How can businesses ensure employees won’t disparage them online?
By Deborah Jeanne Sergeant
Before social media, disgruntled employees’ reach was fairly limited and mostly word-of-mouth.
Those days are long gone.
Anyone with a beef with your company can air it online and that includes your employees.
“The workplace is a delicate place when it comes to free speech rights,” said Roy Gutterman, professor in Syracuse University’s Newhouse School and director of the Tully Center for Free Speech. Before becoming a professor, he practiced law including employment law.
“In the strictest interpretation, employees have limited First Amendment rights in the private workplace. That means that employers can set guidelines or standards within the workplace. Employers need to balance the company’s image and reputation, which could include impinging on the free speech rights of their employees. If you have a company, you certainly would not want employees speaking out publicly to disparage the company.”
Part of the solution is to reduce their need for feeling such rancor that they would speak out negatively.
For example, inept or aggressive management, poor working conditions and low renumeration are a few reasons people post negatively about their jobs online. Develop an atmosphere in which employees feel comfortable in sharing their complaints without fear of retaliation. Listen and try to make changes to improve the workplace.
Sometimes, a big change needs to take place such as closing a department. It can feel unfair and hurtful to those affected. However, handled with grace and compassion, management can ease the transition with less reputation fallout online.
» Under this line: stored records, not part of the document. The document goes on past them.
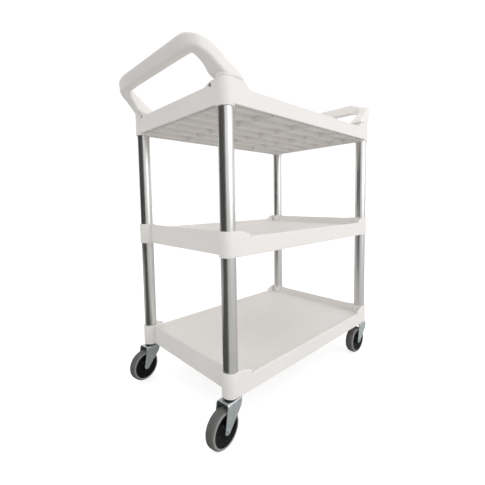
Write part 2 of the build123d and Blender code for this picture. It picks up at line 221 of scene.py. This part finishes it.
def tray_shell(end_wall, corner, base, floor_top, rim_height, floor_thickness=4.5):
    """The walls and floor. A profile is carried round the outline: from the basin's middle out through the
    cove, up the drafted inner wall, over the rolled rim, down the outer wall and back under the floor."""
    special = np.array([276.0, 279.5, 281.0, 282.0, 284.5, 286.0])
    even = np.linspace(-330, 330, 111)
    along_x = np.unique(np.concatenate([even, special, -special])) / 332
    along_y = np.linspace(-1, 1, 61)
    outer = rounded_outline(end_wall, long_wall, corner, along_x, along_y)
    rim = rim_height(outer[:, 0], outer[:, 1])
    cove, roll_radius, draft = 8.0, wall / 2, 1.6
    quarter = np.linspace(0, np.pi / 2, 7)
    arch = np.linspace(0, np.pi, 9)
    rows = []  # distance in from the outer wall, fixed height, share of the rim's height
    rows += [(wall + draft + cove * (1 - math.sin(a)), floor_top + cove * (1 - math.cos(a)), 0) for a in quarter]
    rows += [(wall / 2 + roll_radius * math.cos(a), roll_radius * (math.sin(a) - 1), 1) for a in arch]
    rows += [(0, -3.0, 1), (0, base + 1.8, 0), (0, base + 1.2, 0), (0.4, base + 0.4, 0), (1.2, base, 0)]
    rows += [(wall - 1, base, 0), (wall, base + 1, 0), (wall, floor_top - floor_thickness - 3, 0)]
    rows += [(wall + 3, floor_top - floor_thickness, 0)]
    points = []
    for depth, height, share in rows:
        loop = rounded_outline(end_wall - depth, long_wall - depth, max(corner - depth, 1.5), along_x, along_y)
        points.append(np.column_stack([loop, height + share * rim]))
    return skin(np.array(points))


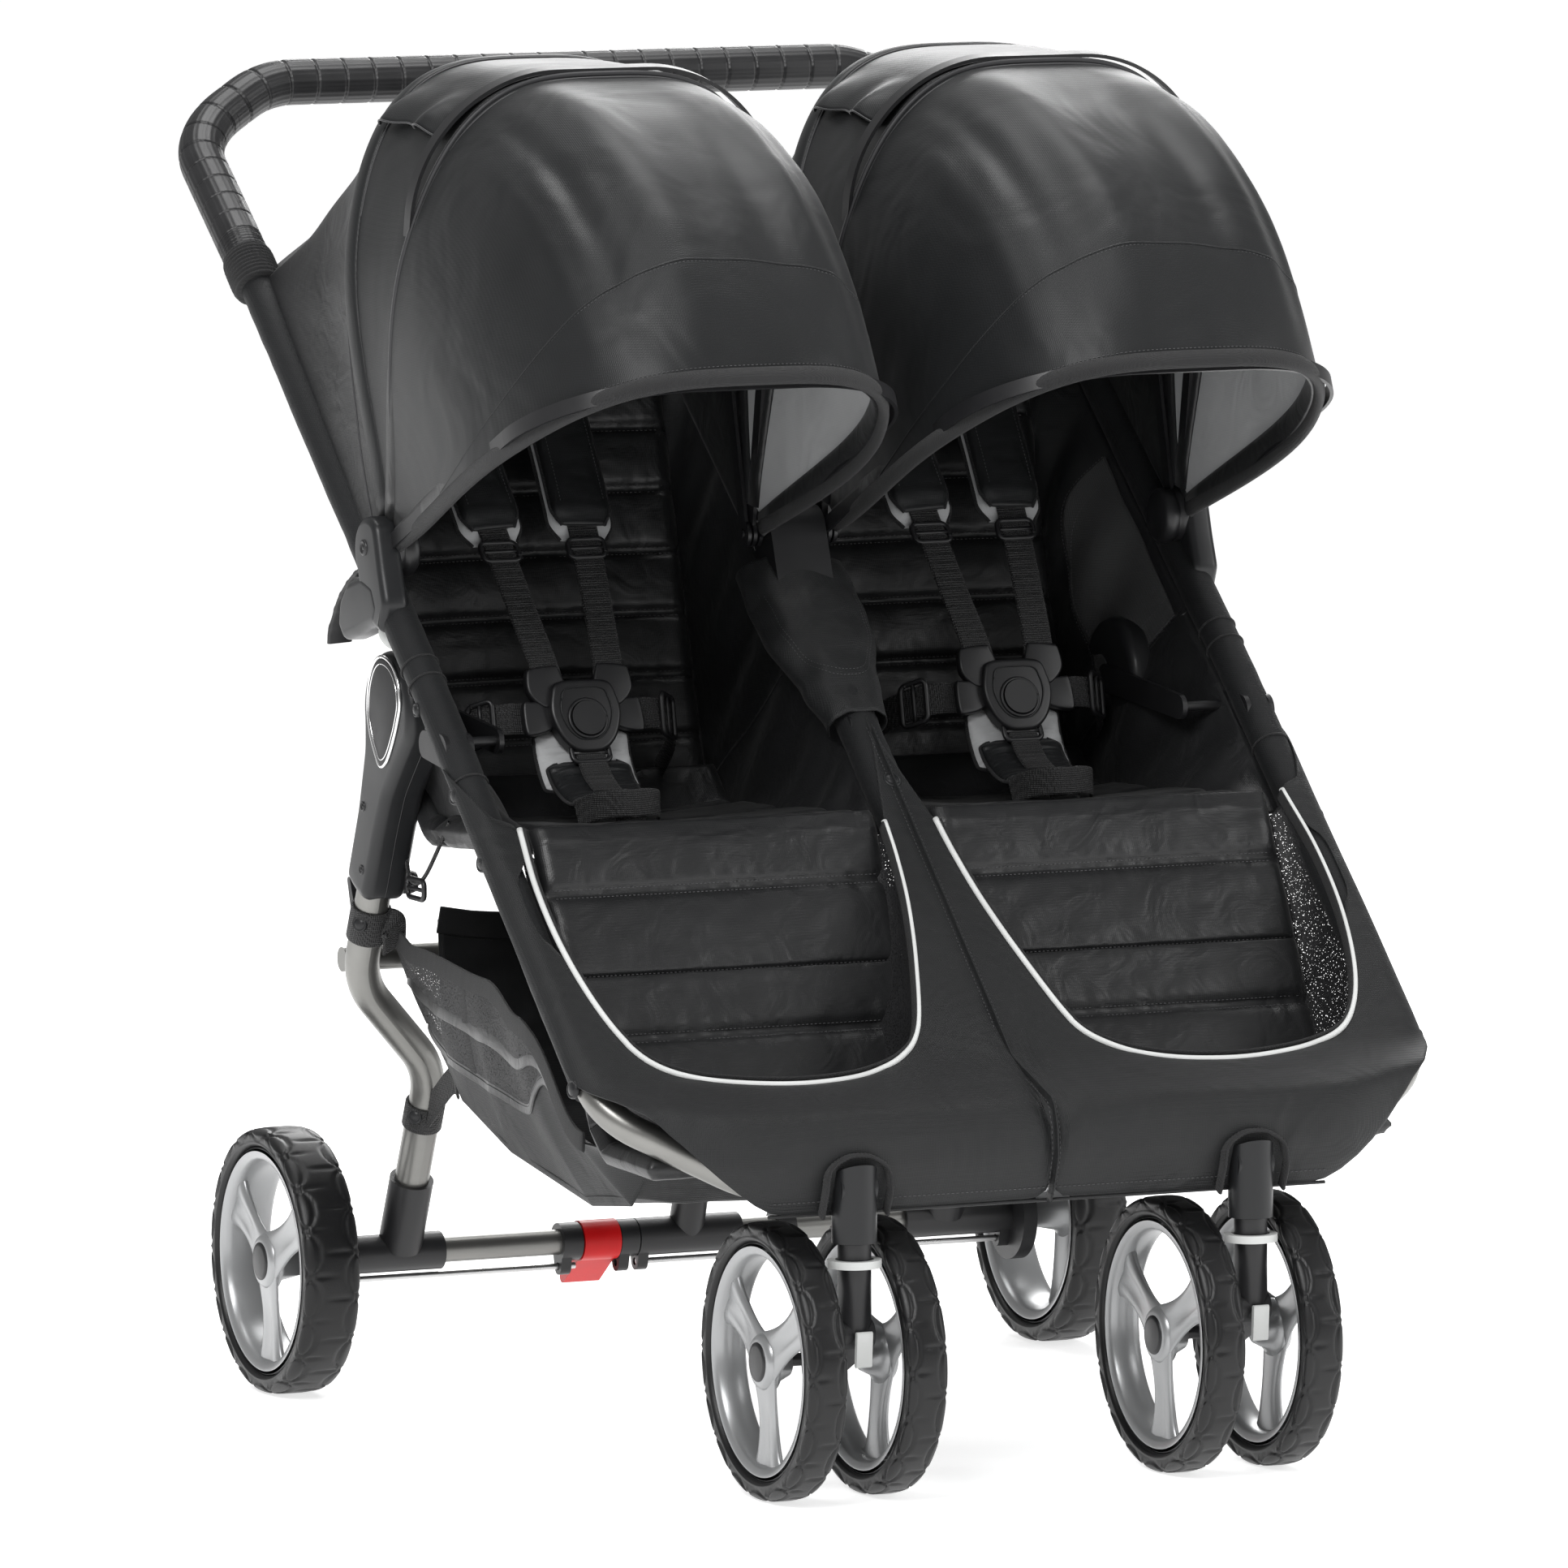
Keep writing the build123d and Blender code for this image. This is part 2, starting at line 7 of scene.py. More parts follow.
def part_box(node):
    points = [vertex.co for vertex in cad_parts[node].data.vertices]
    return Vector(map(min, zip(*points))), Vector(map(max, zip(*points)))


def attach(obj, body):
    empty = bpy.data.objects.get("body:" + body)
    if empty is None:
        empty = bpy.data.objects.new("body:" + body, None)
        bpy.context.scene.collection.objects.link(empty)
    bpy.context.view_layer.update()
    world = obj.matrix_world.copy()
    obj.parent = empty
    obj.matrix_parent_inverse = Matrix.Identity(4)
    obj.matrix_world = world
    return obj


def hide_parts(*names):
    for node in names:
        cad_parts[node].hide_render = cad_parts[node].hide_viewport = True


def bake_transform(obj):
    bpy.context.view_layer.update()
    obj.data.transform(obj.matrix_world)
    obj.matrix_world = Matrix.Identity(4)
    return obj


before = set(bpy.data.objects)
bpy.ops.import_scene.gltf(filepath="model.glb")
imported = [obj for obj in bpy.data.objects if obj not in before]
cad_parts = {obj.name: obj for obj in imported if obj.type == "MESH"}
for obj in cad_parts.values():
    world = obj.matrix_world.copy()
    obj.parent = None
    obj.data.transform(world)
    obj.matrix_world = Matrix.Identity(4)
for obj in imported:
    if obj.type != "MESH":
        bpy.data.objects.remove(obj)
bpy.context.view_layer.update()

# Everything below is drawn in millimetres about the CAD's own datum and moved by at().
axle_low, axle_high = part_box("rear_axle")
SHIFT = (axle_low[1] + axle_high[1]) / 2 - 0.294


def at(x, y, z):
    """A place in metres from millimetres."""
    return Vector((x / 1000, y / 1000 + SHIFT, z / 1000))


def polar(y, z, angle, reach):
    """Y and Z at an angle from +Y towards +Z."""
    turn = math.radians(angle)
    return y + reach * math.cos(turn), z + reach * math.sin(turn)


FOLD = (-55.0, 560.0)            # the fold hinge's y and z
UPPER_SLOPE = 39.6               # degrees of the tubes above the fold
FRONT_SLOPE = 41.2               # degrees of the tubes below it
CANOPY = (50.0, 704.0)           # the canopy hinges' y and z
CANOPY_X = 188.0                 # the middle of a seat and its canopy
TUBE_X = 346.0                   # the side tubes
CASTER_X, CASTER_Y = 168, -393
REAR_WHEEL_X, REAR_WHEEL_Y = 340, 294
BOOT_NORMAL = (0, -0.6588, 0.7524)
SIDES = (("left", -1), ("right", 1))


def upper(along, out=20.0):
    """Y and Z by the tubes above the fold: how far up them, and how far out from the hinge line."""
    y, z = polar(*FOLD, UPPER_SLOPE, along)
    return polar(y, z, UPPER_SLOPE + 90, out)


def front(along, out=20.0):
    """Y and Z by the tubes below the fold: how far down them, and how far out from the hinge line."""
    y, z = polar(*FOLD, FRONT_SLOPE + 180, along)
    return polar(y, z, FRONT_SLOPE + 90, out)


def mix(a, b, t):
    return a + (b - a) * t


def smooth(t):
    t = max(0.0, min(1.0, t))
    return t * t * (3 - 2 * t)


def bump_at(t, middle, width):
    """A soft hill of height 1 at a place, falling to 0 over a width."""
    return math.exp(-((t - middle) / width) ** 2)


def lookup(table, t):
    """Reads a smooth curve through (t, value, ...) rows."""
    if t <= table[0][0]:
        return table[0][1:]
    for low, high in zip(table, table[1:]):
        if t <= high[0]:
            part = smooth((t - low[0]) / (high[0] - low[0]))
            return tuple(mix(a, b, part) for a, b in zip(low[1:], high[1:]))
    return table[-1][1:]


def curve_through(points, count):
    """Resamples a Catmull-Rom curve through some points at even steps."""
    points = [Vector(p) for p in points]
    dense = []
    for i in range(len(points) - 1):
        p1, p2 = points[i], points[i + 1]
        p0 = points[i - 1] if i else p1 * 2 - p2
        p3 = points[i + 2] if i + 2 < len(points) else p2 * 2 - p1
        for step in range(24):
            t = step / 24
            dense.append(0.5 * ((2 * p1) + (p2 - p0) * t + (2 * p0 - 5 * p1 + 4 * p2 - p3) * t * t
                                + (3 * p1 - p0 - 3 * p2 + p3) * t ** 3))
    dense.append(points[-1])
    return even(dense, count)


def even(dense, count):
    """Spaces points evenly along a dense line."""
    lengths = [0.0]
    for a, b in zip(dense, dense[1:]):
        lengths.append(lengths[-1] + (b - a).length)
    out, j = [], 0
    for i in range(count):
        want = lengths[-1] * i / (count - 1)
        while j < len(lengths) - 2 and lengths[j + 1] < want:
            j += 1
        span = lengths[j + 1] - lengths[j] or 1e-9
        out.append(dense[j].lerp(dense[j + 1], (want - lengths[j]) / span))
    return out


def length_of(path):
    return sum((b - a).length for a, b in zip(path, path[1:]))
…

Drafting a sound human resources policy about social media use can help, but keep in mind that policies about nondisclosure of proprietary information is different from negative comments about the company.
“Now that everyone has a megaphone through social media, regular people can draw a lot of attention to themselves, and by extension, their employers,” Gutterman said. “I do not envy HR managers these days.”
Social media use policies should follow the protocol of other means of communication. If they’re posting during working hours (not during a break or off-duty time), you would have more leeway to use employee discipline.
As for the content of what’s said consider if you could you discipline an employee for saying the same thing in a newspaper ad or from atop a soap box in the town square. Although social media’s reach is much further, the legal question goes back to the content of what’s said and its intention. Spreading falsehood or misrepresentation can certainly spur disciplinary action. Comments that significantly harm employee morale and promote negativity may also come into question as these can also harm the business.
Attacks against a single person may cause disciplinary action as it they target that individual and also damage the company reputation.
Truthful statements about something that happened and their own feelings about it will likely fall under freedom of speech.
“I’m saddened about the 100 people let go at my company today.”
“I’ll be home for the next six to 10 weeks as a scaffold at work collapsed.”
“I’ve been working 14-hour days for the past month. Time to get a new job.”
It’s better to try to prevent statements like these than to react to them. In addition, employers should always enforce any social media use policies consistently to reduce the risk of lawsuits.